Though sympathetic to the challenges facing the homeless community, Hefner added that the organization is not equipped to take them on.

“It sounds horrible to say our homeless population can’t come in here,” she said. “It’s because they tend to want to stay longer than what we’re able to offer. We’re not a place to house for long-term.”

Also, because of the nonprofit’s difficulty in meeting overhead, the group is limiting evacuees to two weeks of stay.

“The first week we’re going to let them stay for free,” said Hefner. “The second week there’s going to be a minimal charge.”

Hefner said the charge would be $5 or $10.

“We’re not trying to break anybody’s bank,” she said.

Hefner said she had been through the grief of a house fire and the stress of having to find shelter, food and clothes herself.

“So I 100 percent feel for all these people who have lost their houses and it’s horrible. I know how they’re feeling,” she said. “This is a temporary safe place that they can come to. A lot of them have lost everything.”

Hefner said three families have been provided relief so far, but there is space for many more to be helped.

WOE is also uniquely set up to provide space and comfort for animals. 

The nonprofit has dedicated one of its barns to house furry friends.

On Monday, rows of empty cages and pens were prepared to take in evacuee animals.

“We’re definitely more set up for the small animals,” said Hefner, but added the site has a coral for horses if needed.

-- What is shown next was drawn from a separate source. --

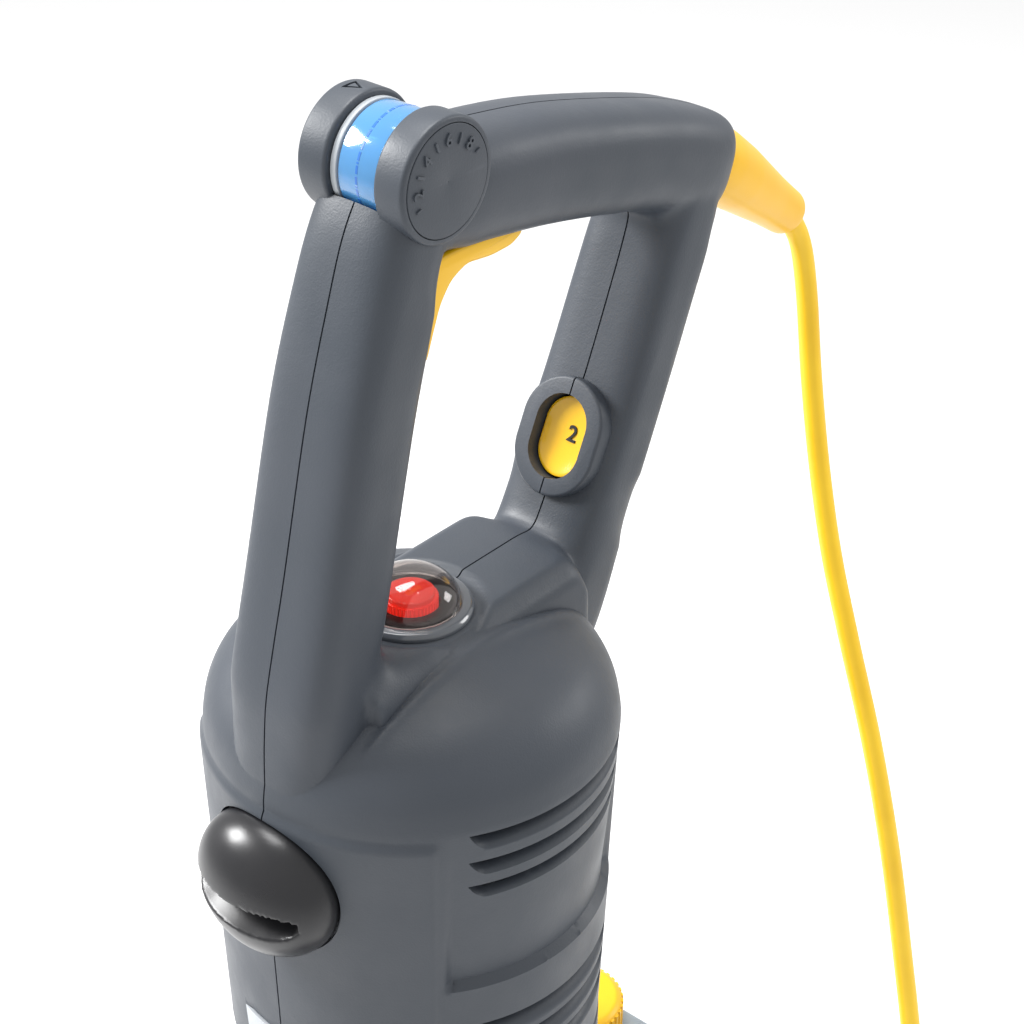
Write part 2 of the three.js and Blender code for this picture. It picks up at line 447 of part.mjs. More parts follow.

One evacuee brought about 30 animals, Hefner recalled. Goats, sheep, dogs and a mini-horse have already called the fairgrounds home since the crisis started.

During its festivals, the fairground typically can pack hundreds of animals, Hefner said.

“So we can handle a lot of animals,” she said, encouraging people to bring their pets if they need respite.

Another of WOE’s barns is packed with piles of hay and other feed for a variety of animals.

“We have feed for all animals,” said Hefner. “For cats, dogs, horses, sheep, whatever.”

And still, dozens of tons of more feed are expected to come in.

Once the current crisis has calmed down, Hefner plans to open up many of the collected donations to others in need.

“I’m sure there’s going to be enough that we can help anybody,” she said. “But right now we do need to hold it for fire evacuees.”

Those in need of items or interested in making a donation can drop by the fairgrounds at 2000 N. Douglas Ave. from noon to 5 p.m. any day of the week. Outside of those hours, appointments can be made by calling 541-942-6150.

For animal feed, appointments must be made by calling 541-731-5741 or 913-218-9485.

In addition to WOE, several other resources are offering aid in the community. The following groups and services are among those available:

ROP/Family Resource Center, 632 E Main St., Tuesdays 11 a.m. to 1 p.m., Thursdays 4 to 6 p.m.

Food, diapers, clothing, pet food, hygiene products, vitamins, tents, bedding and more.

Looking Glass Rural Program, 508 E. Whiteaker Ave., Monday through Friday, 8 a.m. to 5 p.m.

For youth ages 11 to 21: Food, basic needs and other supports

Community Sharing, 1140 Birch Ave., Mondays 1:30 to 6 p.m., Tuesday through Friday, 11 a.m. to 3:30 p.m.

Food, basic needs, housing and utility support, transportation and laundry services

South Valley Resource Alliance, 632 E. Main St., first and third Friday of each month, 4 to 6 p.m.

Drive-up food boxes

Soup’s On, 632 E. Main St., Sundays, 4:30 to 6 p.m.

Walk-up meals to go

Trinity Lutheran Church, 675 S. Seventh St., Tuesdays and Thursdays, 5 to 6:15 p.m.